Wherever the string "JSON" appears, copy the whole line.

[Dataset records]
------------------------------------------------------------

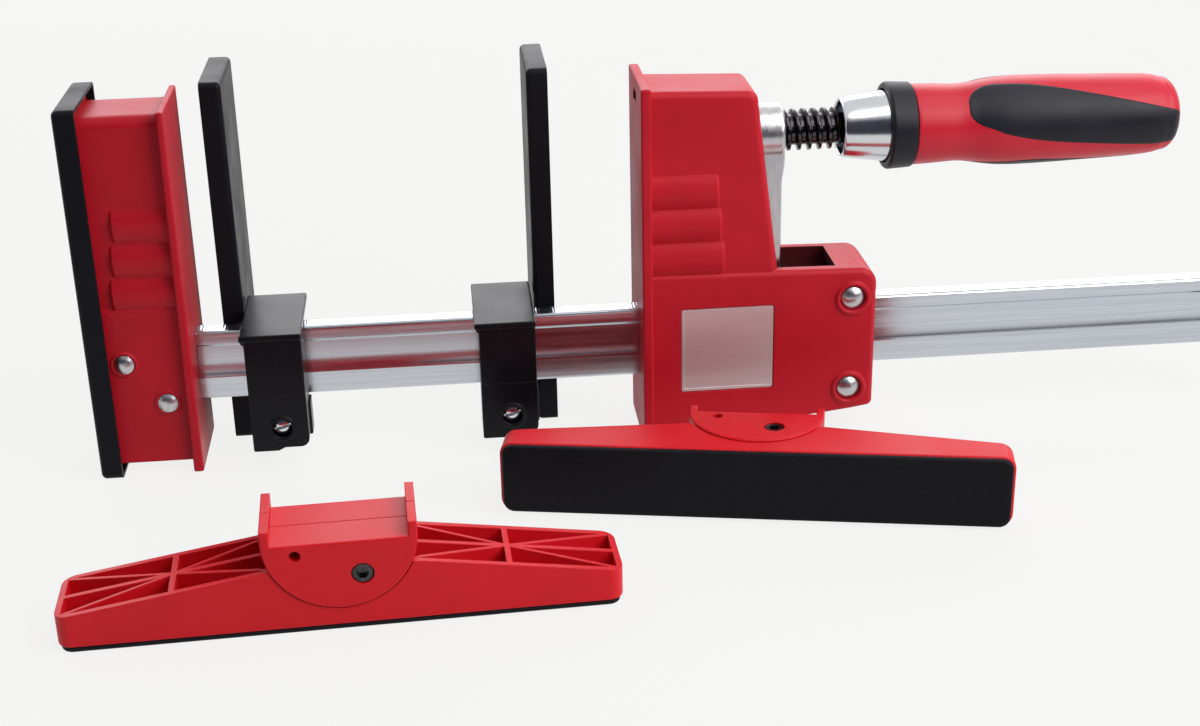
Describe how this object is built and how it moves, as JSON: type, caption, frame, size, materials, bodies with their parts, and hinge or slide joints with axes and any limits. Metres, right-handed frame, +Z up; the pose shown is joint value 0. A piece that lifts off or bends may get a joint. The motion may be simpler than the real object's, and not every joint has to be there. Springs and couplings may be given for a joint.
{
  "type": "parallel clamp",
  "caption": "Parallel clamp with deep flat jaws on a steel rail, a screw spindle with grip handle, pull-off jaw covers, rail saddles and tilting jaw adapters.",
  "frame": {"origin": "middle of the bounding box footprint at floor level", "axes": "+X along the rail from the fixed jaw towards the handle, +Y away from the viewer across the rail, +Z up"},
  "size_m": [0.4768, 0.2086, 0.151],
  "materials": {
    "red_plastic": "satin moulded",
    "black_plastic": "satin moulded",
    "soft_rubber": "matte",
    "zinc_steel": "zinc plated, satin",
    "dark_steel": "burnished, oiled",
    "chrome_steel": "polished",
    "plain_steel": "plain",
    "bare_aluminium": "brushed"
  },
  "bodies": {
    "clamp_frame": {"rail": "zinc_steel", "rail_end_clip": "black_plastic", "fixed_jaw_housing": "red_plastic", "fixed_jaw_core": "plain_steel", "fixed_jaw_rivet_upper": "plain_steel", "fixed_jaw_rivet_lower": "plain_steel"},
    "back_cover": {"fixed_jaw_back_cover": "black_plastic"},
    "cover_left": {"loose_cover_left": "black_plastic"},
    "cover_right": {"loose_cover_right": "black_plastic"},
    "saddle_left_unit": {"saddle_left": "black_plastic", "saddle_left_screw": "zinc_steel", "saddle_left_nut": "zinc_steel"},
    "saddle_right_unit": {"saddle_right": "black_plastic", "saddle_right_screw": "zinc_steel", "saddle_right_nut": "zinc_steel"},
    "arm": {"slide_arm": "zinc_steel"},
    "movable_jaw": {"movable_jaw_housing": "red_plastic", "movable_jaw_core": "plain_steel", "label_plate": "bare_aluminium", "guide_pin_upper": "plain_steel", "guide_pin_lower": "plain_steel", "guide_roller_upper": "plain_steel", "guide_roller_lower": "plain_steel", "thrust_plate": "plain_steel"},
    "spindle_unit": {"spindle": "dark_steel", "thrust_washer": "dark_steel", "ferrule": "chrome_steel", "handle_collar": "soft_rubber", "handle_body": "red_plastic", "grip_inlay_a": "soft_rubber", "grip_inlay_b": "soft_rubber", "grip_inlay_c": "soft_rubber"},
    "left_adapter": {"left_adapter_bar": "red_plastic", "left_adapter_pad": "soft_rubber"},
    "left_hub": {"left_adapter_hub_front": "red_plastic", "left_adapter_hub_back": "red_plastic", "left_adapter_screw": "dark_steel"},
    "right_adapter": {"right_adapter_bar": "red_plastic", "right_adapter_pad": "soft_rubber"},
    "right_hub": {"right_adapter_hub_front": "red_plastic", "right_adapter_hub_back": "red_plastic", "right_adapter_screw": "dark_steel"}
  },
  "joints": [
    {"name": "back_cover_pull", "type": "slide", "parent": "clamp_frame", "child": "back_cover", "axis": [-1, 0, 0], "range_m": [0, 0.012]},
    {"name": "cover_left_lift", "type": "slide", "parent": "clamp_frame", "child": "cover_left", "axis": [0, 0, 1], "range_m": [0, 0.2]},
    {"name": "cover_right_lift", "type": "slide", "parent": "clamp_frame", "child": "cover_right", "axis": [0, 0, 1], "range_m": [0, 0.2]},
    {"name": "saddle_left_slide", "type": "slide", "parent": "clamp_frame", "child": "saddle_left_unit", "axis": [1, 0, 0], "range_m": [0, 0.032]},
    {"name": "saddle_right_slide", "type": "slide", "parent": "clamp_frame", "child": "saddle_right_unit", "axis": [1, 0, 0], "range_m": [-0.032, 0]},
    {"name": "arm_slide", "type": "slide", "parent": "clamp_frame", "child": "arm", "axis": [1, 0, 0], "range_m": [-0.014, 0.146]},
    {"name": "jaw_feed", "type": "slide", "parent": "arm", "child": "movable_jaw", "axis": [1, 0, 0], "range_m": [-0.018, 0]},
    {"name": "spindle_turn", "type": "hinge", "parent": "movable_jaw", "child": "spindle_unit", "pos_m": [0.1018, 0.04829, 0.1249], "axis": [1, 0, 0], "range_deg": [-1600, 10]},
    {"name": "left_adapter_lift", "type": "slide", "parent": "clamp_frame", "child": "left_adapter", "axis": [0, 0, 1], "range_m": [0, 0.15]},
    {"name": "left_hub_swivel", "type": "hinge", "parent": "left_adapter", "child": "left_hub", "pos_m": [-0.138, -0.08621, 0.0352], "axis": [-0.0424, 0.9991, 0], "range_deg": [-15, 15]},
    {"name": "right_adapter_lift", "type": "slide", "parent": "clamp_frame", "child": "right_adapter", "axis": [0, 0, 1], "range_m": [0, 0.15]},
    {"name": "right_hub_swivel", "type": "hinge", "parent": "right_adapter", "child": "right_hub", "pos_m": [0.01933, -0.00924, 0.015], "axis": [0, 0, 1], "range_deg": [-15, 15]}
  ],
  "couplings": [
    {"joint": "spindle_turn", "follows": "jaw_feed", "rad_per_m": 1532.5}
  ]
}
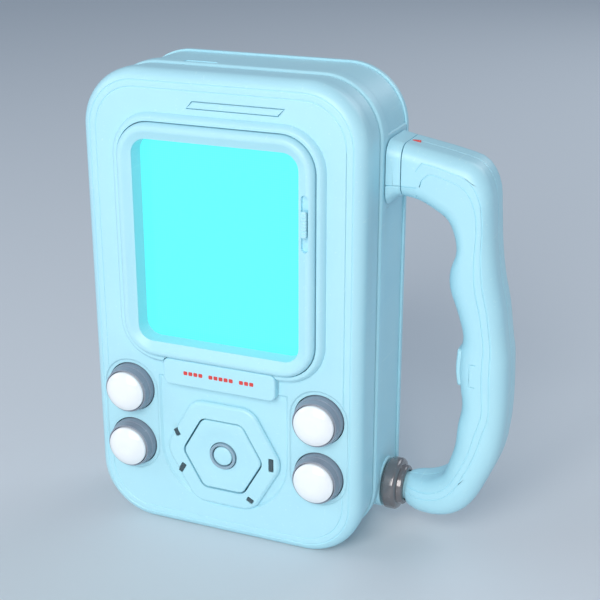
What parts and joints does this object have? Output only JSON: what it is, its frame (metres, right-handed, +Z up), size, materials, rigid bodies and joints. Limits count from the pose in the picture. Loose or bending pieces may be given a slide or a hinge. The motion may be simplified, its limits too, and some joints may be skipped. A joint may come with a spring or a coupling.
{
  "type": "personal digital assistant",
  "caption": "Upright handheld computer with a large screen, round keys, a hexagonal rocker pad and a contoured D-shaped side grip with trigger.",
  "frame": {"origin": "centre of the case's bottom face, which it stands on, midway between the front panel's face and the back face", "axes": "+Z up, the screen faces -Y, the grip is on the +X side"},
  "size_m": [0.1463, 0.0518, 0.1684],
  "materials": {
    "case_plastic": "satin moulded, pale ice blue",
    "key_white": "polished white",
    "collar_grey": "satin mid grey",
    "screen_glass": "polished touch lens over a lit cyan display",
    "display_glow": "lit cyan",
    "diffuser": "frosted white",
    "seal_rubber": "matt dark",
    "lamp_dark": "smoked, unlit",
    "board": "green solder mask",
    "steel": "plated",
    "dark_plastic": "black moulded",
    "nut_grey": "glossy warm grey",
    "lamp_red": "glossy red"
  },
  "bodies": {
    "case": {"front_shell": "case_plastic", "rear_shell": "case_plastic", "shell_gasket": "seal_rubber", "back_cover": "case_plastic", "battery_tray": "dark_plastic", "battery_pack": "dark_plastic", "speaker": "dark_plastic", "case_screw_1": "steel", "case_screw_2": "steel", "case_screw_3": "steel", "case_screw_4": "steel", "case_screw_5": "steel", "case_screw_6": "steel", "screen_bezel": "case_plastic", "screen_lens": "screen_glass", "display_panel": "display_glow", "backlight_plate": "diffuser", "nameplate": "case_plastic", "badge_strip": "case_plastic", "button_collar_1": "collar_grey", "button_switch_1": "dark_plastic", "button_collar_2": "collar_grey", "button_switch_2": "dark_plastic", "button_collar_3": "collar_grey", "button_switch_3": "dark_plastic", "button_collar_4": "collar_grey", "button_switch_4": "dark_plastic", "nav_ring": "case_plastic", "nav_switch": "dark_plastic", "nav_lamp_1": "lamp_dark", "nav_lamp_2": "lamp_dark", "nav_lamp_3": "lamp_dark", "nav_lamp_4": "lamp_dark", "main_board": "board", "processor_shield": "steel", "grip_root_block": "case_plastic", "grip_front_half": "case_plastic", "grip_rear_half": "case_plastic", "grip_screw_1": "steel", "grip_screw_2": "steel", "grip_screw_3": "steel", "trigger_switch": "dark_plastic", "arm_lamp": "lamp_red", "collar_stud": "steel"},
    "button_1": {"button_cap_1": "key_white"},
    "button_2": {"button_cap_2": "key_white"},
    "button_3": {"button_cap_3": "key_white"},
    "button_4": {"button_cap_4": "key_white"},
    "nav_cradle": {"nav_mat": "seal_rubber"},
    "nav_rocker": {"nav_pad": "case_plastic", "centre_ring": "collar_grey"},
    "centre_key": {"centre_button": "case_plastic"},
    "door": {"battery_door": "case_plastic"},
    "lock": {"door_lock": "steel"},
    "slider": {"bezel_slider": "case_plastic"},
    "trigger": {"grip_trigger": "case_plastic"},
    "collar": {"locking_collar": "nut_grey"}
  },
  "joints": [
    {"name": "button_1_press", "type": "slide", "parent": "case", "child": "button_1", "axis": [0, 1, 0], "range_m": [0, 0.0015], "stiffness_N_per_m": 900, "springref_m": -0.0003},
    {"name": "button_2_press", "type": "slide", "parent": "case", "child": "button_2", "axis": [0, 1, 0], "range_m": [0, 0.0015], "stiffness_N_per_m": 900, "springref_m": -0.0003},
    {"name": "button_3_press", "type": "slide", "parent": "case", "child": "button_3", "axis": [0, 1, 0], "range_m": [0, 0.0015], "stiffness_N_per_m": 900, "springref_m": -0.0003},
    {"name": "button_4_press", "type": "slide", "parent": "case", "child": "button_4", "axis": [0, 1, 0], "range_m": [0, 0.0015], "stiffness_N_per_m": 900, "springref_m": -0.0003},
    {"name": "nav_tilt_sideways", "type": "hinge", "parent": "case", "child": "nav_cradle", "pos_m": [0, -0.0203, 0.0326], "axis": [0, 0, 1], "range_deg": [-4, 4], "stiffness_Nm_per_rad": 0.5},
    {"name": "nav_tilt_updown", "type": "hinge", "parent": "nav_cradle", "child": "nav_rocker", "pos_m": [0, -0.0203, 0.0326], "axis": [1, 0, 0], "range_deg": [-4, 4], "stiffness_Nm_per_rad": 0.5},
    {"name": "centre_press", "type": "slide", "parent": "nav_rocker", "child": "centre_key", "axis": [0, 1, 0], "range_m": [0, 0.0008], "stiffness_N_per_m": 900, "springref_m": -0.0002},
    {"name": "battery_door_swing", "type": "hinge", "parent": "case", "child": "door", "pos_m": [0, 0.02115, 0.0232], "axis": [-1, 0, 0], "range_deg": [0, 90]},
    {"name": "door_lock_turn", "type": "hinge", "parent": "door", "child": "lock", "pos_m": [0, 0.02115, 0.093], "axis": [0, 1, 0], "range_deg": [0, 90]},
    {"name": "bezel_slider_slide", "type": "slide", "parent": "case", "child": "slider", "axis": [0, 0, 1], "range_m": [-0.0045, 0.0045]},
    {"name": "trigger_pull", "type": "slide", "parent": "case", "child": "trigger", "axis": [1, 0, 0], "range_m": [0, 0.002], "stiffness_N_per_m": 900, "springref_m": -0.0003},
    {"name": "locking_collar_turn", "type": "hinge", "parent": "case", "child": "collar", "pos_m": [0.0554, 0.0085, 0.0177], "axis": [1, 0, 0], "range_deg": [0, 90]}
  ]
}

------------------------------------------------------------

■ Correct response ■
Describe how this object is built and how it moves, as JSON: type, caption, frame, size, materials, bodies with their parts, and hinge or slide joints with axes and any limits. Metres, right-handed frame, +Z up; the pose shown is joint value 0. A piece that lifts off or bends may get a joint. The motion may be simpler than the real object's, and not every joint has to be there. Springs and couplings may be given for a joint.
What parts and joints does this object have? Output only JSON: what it is, its frame (metres, right-handed, +Z up), size, materials, rigid bodies and joints. Limits count from the pose in the picture. Loose or bending pieces may be given a slide or a hinge. The motion may be simplified, its limits too, and some joints may be skipped. A joint may come with a spring or a coupling.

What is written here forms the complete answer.